Property buyers from Hong Kong are flocking to London, according to one of the capital's largest estate agents.

Chestertons says that between June 1 and July 7, the number of new buyers from Hong Kong more than doubled when compared to the same period in 2019.

It is believed the surge in demand comes off the back of unrest in Hong Kong, a British colony until 1997. Hong Kong was returned to China under the 'one country, two systems' arrangement, giving it more autonomy and more rights to its people.

However, protests began in June 2019 in opposition to a bill that would make it possible for people in Hong Kong to be extradited to mainland China.

The controversial bill was initially shelved and has since been withdrawn, but this has done little to end civil unrest with many violent clashes between police and activists taking place over the last year.

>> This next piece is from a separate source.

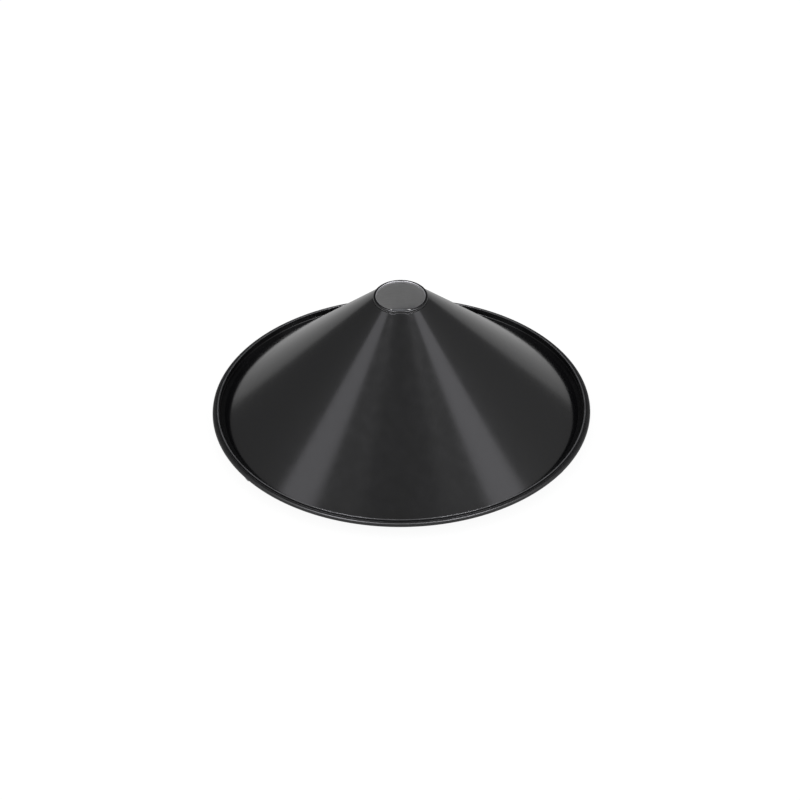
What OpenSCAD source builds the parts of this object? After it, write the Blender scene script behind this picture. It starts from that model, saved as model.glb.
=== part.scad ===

As part of China, Hong Kong enjoys 'special freedoms' which are set to expire in 2047. Many Hong Kong residents are worried that this could lead to the area becoming 'another Chinese city'.

And more recently, UK Prime Minister Boris Johnson reacted to a change in security law - which is suggested could reduce Hong Kong's autonomy further and make it easier to punish protestors - by offering UK citizenship to three million Hong Kong residents. This is thought to be another driving factor behind rising interest in London property.

Chestertons says its data shows buyers from Hong Kong are also expanding into areas they haven't targeted in the past.

Previously, areas outside of Central London, such as Canary Wharf where investment yields are higher, have been popular with Hong Kong purchasers.

However, in recent weeks, interest has been more focused on buying family properties in Central and South West London areas, where enquiries have increased by over 50% year-on-year.

In Putney, a traditionally low interest area of the capital for Hong Kong, Chestertons reports that it has registered numerous new buyers. In other parts of West London, 75% of the apartments released in the first phase of a new development were reserved by Hong Kong investors within a matter of weeks.

"Given the close historic ties between Hong Kong and the UK, London has always been popular with Hong Kongers as a place to visit, invest and educate their children," says Guy Gittins, managing director of Chestertons.

"However, the current situation and uncertainty in Hong Kong has caused many to look at London property as a ‘safe haven’ investment, while the stamp duty holiday and the weak pound are added attractions."